## start

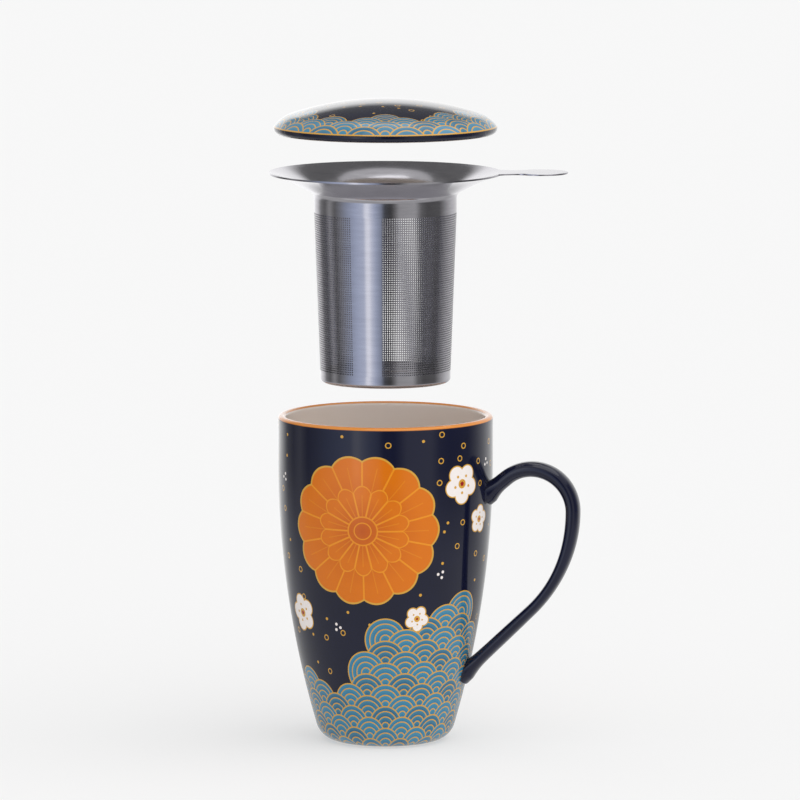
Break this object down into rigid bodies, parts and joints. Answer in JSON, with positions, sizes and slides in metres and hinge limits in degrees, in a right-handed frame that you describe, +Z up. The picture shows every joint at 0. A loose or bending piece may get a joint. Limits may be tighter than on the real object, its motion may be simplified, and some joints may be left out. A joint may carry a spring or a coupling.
{
  "type": "infuser mug",
  "caption": "Tall tapered glazed tea mug with an ear handle, a lift-out perforated steel infuser basket with a thumb tab, and a low domed lid, shown lifted apart.",
  "frame": {"origin": "middle of the mug's flat foot, on the table", "axes": "+Z up along the mug's axis, +X out along the handle, the decorated front faces -Y"},
  "size_m": [0.1305, 0.0958, 0.2662],
  "materials": {
    "mug_glaze": "glossy dark blue glaze with painted ornament, cream glaze inside, orange rim line",
    "handle_glaze": "glossy dark blue glaze",
    "collar_steel": "polished stainless steel",
    "wall_steel": "polished stainless steel, perforated",
    "base_steel": "polished stainless steel, perforated",
    "lid_glaze": "glossy dark blue glaze with a painted border"
  },
  "bodies": {
    "mug": {"mug_body": "mug_glaze", "mug_handle": "handle_glaze"},
    "infuser": {"infuser_collar": "collar_steel", "infuser_wall": "wall_steel", "infuser_base": "base_steel"},
    "lid": {"lid": "lid_glaze"}
  },
  "joints": [
    {"name": "infuser_lift", "type": "slide", "parent": "mug", "child": "infuser", "axis": [0, 0, 1], "range_m": [-0.0977, 0]},
    {"name": "lid_lift", "type": "slide", "parent": "infuser", "child": "lid", "axis": [0, 0, 1], "range_m": [-0.0167, 0]}
  ]
}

## end

§ **WORK INSTRUCTIONS**
Can you give every line above again, exactly as written?

§ **RESPONSE TO THIS TASK**
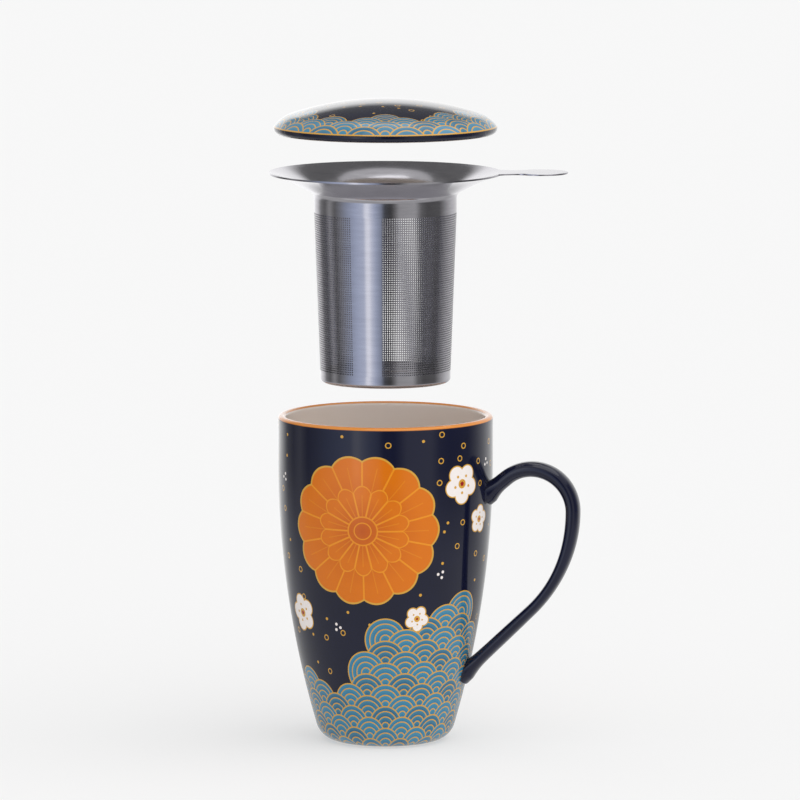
Break this object down into rigid bodies, parts and joints. Answer in JSON, with positions, sizes and slides in metres and hinge limits in degrees, in a right-handed frame that you describe, +Z up. The picture shows every joint at 0. A loose or bending piece may get a joint. Limits may be tighter than on the real object, its motion may be simplified, and some joints may be left out. A joint may carry a spring or a coupling.
{
  "type": "infuser mug",
  "caption": "Tall tapered glazed tea mug with an ear handle, a lift-out perforated steel infuser basket with a thumb tab, and a low domed lid, shown lifted apart.",
  "frame": {"origin": "middle of the mug's flat foot, on the table", "axes": "+Z up along the mug's axis, +X out along the handle, the decorated front faces -Y"},
  "size_m": [0.1305, 0.0958, 0.2662],
  "materials": {
    "mug_glaze": "glossy dark blue glaze with painted ornament, cream glaze inside, orange rim line",
    "handle_glaze": "glossy dark blue glaze",
    "collar_steel": "polished stainless steel",
    "wall_steel": "polished stainless steel, perforated",
    "base_steel": "polished stainless steel, perforated",
    "lid_glaze": "glossy dark blue glaze with a painted border"
  },
  "bodies": {
    "mug": {"mug_body": "mug_glaze", "mug_handle": "handle_glaze"},
    "infuser": {"infuser_collar": "collar_steel", "infuser_wall": "wall_steel", "infuser_base": "base_steel"},
    "lid": {"lid": "lid_glaze"}
  },
  "joints": [
    {"name": "infuser_lift", "type": "slide", "parent": "mug", "child": "infuser", "axis": [0, 0, 1], "range_m": [-0.0977, 0]},
    {"name": "lid_lift", "type": "slide", "parent": "infuser", "child": "lid", "axis": [0, 0, 1], "range_m": [-0.0167, 0]}
  ]
}